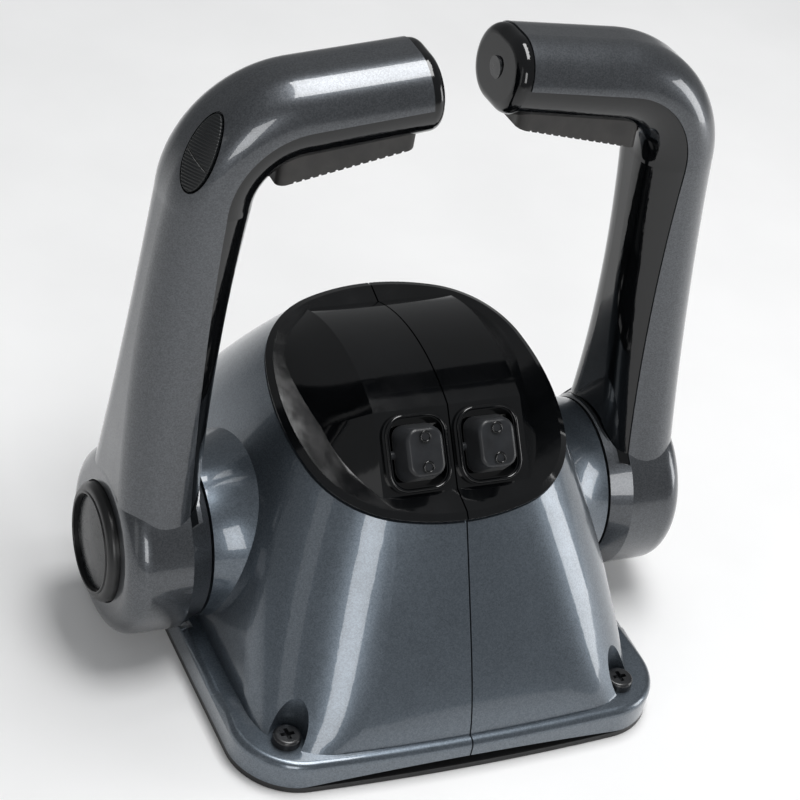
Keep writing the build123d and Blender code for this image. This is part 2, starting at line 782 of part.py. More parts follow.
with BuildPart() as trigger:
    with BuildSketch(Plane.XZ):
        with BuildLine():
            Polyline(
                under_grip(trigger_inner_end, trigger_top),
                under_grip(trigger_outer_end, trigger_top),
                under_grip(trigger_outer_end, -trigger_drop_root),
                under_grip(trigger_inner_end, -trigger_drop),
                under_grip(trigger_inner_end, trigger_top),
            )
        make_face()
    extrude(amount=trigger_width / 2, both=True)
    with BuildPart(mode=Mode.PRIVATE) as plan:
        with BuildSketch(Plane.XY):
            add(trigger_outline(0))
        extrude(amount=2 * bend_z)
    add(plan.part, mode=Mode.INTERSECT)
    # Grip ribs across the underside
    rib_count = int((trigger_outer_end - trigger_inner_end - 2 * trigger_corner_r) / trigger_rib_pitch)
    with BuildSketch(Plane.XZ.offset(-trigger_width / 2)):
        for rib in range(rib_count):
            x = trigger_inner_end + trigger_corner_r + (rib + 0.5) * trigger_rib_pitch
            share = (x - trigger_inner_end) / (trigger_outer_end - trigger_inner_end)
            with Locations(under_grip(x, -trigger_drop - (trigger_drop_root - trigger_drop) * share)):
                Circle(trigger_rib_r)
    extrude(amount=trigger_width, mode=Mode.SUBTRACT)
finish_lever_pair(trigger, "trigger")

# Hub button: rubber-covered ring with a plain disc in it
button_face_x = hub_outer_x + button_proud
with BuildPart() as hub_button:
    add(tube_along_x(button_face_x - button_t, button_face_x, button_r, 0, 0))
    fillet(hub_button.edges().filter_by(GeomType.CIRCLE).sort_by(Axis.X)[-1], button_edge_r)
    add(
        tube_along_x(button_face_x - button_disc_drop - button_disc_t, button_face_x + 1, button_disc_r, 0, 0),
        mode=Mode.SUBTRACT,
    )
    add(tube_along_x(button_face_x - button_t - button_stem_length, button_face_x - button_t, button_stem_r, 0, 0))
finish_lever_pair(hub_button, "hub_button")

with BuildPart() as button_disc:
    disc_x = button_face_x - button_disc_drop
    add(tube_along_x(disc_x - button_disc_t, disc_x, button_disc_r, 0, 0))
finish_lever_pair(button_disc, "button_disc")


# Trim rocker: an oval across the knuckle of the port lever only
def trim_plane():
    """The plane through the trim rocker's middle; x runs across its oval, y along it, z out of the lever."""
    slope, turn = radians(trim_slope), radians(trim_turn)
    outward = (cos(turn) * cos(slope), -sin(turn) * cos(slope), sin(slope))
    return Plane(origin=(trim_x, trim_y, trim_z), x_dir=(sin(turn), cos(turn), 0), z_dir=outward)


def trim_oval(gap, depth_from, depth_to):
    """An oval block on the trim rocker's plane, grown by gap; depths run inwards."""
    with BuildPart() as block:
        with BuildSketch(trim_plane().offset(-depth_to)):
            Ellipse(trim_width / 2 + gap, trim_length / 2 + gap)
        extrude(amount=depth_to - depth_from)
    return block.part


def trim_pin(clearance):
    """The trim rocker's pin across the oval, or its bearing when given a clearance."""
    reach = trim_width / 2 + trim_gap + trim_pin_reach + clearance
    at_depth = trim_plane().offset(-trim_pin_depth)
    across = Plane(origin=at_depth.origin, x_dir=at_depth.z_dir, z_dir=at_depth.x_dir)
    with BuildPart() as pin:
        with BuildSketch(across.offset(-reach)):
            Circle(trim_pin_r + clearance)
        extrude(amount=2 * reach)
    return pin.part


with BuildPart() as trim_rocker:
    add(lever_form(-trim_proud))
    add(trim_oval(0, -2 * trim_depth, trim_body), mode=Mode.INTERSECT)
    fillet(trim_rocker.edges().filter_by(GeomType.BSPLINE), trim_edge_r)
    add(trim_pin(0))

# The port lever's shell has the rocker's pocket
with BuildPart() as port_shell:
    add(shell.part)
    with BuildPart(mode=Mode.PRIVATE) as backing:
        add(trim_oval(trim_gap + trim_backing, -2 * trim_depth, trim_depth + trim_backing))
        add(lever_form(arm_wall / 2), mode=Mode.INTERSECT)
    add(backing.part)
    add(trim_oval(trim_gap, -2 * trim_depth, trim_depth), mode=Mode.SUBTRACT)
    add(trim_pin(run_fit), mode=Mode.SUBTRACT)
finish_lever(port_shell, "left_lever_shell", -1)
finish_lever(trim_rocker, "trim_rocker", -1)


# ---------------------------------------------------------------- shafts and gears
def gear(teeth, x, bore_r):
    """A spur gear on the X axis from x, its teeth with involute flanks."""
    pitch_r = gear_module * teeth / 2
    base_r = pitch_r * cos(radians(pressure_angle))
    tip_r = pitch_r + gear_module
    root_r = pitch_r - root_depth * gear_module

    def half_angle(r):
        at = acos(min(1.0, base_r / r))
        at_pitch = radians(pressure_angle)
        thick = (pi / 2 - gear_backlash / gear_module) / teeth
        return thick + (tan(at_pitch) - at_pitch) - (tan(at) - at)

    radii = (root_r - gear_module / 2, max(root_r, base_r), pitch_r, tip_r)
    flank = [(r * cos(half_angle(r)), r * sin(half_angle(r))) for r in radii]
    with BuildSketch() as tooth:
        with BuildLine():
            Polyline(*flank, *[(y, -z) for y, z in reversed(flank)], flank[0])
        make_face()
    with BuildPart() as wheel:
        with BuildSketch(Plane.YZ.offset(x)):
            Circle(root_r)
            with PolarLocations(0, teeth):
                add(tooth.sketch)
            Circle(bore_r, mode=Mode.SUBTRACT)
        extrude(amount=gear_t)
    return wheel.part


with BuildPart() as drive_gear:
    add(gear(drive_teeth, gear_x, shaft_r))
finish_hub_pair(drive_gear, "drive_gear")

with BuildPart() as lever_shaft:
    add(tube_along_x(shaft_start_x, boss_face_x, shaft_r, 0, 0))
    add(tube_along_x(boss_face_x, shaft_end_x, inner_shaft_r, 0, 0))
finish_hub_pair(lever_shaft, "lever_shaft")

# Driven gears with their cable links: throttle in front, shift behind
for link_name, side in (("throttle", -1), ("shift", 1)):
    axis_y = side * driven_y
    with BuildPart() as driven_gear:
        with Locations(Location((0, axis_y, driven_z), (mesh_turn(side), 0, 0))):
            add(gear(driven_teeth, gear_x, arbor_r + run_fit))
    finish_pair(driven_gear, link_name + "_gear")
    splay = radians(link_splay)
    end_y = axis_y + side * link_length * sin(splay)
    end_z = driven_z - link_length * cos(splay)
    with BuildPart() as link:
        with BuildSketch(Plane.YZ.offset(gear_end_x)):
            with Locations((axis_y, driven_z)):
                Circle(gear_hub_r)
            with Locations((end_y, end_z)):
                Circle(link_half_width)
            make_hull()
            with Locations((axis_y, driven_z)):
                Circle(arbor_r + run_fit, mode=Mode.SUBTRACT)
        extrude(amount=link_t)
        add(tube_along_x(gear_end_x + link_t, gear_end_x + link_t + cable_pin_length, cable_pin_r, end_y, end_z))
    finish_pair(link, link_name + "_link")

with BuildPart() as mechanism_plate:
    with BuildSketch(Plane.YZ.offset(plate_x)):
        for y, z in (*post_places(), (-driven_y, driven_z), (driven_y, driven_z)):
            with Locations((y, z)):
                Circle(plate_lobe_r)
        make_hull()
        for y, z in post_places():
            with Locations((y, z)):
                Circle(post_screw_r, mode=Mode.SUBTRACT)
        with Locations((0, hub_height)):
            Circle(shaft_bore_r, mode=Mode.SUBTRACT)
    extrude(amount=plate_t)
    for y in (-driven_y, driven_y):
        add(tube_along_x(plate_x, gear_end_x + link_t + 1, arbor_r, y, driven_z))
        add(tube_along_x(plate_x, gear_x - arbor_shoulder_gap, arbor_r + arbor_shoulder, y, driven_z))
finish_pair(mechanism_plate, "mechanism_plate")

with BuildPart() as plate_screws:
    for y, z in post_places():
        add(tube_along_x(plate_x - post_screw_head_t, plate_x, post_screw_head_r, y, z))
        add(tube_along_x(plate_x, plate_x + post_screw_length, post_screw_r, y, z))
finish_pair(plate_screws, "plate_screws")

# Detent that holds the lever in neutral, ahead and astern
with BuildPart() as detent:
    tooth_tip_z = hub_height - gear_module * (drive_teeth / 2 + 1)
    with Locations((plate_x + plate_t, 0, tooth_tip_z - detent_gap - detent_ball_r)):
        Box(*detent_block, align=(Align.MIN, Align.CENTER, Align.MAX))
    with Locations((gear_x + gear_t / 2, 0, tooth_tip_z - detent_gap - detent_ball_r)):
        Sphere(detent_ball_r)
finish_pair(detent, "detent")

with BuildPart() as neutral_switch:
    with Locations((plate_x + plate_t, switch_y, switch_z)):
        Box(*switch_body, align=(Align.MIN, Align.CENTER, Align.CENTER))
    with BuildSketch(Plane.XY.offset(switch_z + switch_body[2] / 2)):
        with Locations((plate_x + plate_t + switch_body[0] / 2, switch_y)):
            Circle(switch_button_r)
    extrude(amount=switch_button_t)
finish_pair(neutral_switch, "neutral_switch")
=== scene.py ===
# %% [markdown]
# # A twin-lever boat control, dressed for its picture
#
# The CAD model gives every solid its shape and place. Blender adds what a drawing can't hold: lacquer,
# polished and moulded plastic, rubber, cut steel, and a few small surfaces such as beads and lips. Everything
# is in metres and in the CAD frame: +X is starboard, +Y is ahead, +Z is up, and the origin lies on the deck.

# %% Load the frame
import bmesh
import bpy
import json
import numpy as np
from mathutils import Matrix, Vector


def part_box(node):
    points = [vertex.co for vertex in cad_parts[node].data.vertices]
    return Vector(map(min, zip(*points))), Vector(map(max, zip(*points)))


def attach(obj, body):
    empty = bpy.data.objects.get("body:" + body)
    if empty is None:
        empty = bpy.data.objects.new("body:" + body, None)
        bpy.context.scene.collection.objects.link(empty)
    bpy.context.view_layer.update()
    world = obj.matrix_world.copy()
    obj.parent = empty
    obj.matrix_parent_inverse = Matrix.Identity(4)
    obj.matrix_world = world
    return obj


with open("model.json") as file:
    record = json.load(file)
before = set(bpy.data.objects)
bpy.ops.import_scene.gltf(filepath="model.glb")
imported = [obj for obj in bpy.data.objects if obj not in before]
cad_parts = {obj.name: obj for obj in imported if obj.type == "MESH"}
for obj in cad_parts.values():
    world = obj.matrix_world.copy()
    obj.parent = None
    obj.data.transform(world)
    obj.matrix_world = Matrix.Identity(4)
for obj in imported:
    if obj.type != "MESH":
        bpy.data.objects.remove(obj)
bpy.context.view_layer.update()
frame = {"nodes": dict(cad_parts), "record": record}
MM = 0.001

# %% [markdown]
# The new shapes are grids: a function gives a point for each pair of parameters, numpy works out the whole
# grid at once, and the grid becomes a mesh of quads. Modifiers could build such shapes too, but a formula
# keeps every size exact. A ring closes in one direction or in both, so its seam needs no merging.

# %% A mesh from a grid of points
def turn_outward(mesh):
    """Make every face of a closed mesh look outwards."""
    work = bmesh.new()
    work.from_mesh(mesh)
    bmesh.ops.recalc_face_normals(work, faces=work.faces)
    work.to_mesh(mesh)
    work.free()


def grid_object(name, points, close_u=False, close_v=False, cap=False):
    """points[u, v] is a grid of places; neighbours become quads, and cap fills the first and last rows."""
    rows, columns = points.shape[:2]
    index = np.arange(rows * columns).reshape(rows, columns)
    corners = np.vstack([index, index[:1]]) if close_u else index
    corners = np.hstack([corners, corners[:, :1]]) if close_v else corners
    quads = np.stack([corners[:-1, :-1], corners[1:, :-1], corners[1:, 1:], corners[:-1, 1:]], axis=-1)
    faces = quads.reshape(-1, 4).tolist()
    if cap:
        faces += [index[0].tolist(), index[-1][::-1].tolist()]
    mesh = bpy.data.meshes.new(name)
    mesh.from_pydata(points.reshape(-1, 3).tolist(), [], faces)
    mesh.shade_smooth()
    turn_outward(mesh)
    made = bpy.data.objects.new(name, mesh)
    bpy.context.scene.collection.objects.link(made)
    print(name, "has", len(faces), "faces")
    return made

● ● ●

YOUR TASK: The lines to extract from the data above begin with the line containing "# Detent that" and end with the line containing "obj.parent = empty". Extract them exactly, including both.

FINAL RESULT:
# Detent that holds the lever in neutral, ahead and astern
with BuildPart() as detent:
    tooth_tip_z = hub_height - gear_module * (drive_teeth / 2 + 1)
    with Locations((plate_x + plate_t, 0, tooth_tip_z - detent_gap - detent_ball_r)):
        Box(*detent_block, align=(Align.MIN, Align.CENTER, Align.MAX))
    with Locations((gear_x + gear_t / 2, 0, tooth_tip_z - detent_gap - detent_ball_r)):
        Sphere(detent_ball_r)
finish_pair(detent, "detent")

with BuildPart() as neutral_switch:
    with Locations((plate_x + plate_t, switch_y, switch_z)):
        Box(*switch_body, align=(Align.MIN, Align.CENTER, Align.CENTER))
    with BuildSketch(Plane.XY.offset(switch_z + switch_body[2] / 2)):
        with Locations((plate_x + plate_t + switch_body[0] / 2, switch_y)):
            Circle(switch_button_r)
    extrude(amount=switch_button_t)
finish_pair(neutral_switch, "neutral_switch")
=== scene.py ===
# %% [markdown]
# # A twin-lever boat control, dressed for its picture
#
# The CAD model gives every solid its shape and place. Blender adds what a drawing can't hold: lacquer,
# polished and moulded plastic, rubber, cut steel, and a few small surfaces such as beads and lips. Everything
# is in metres and in the CAD frame: +X is starboard, +Y is ahead, +Z is up, and the origin lies on the deck.

# %% Load the frame
import bmesh
import bpy
import json
import numpy as np
from mathutils import Matrix, Vector


def part_box(node):
    points = [vertex.co for vertex in cad_parts[node].data.vertices]
    return Vector(map(min, zip(*points))), Vector(map(max, zip(*points)))


def attach(obj, body):
    empty = bpy.data.objects.get("body:" + body)
    if empty is None:
        empty = bpy.data.objects.new("body:" + body, None)
        bpy.context.scene.collection.objects.link(empty)
    bpy.context.view_layer.update()
    world = obj.matrix_world.copy()
    obj.parent = empty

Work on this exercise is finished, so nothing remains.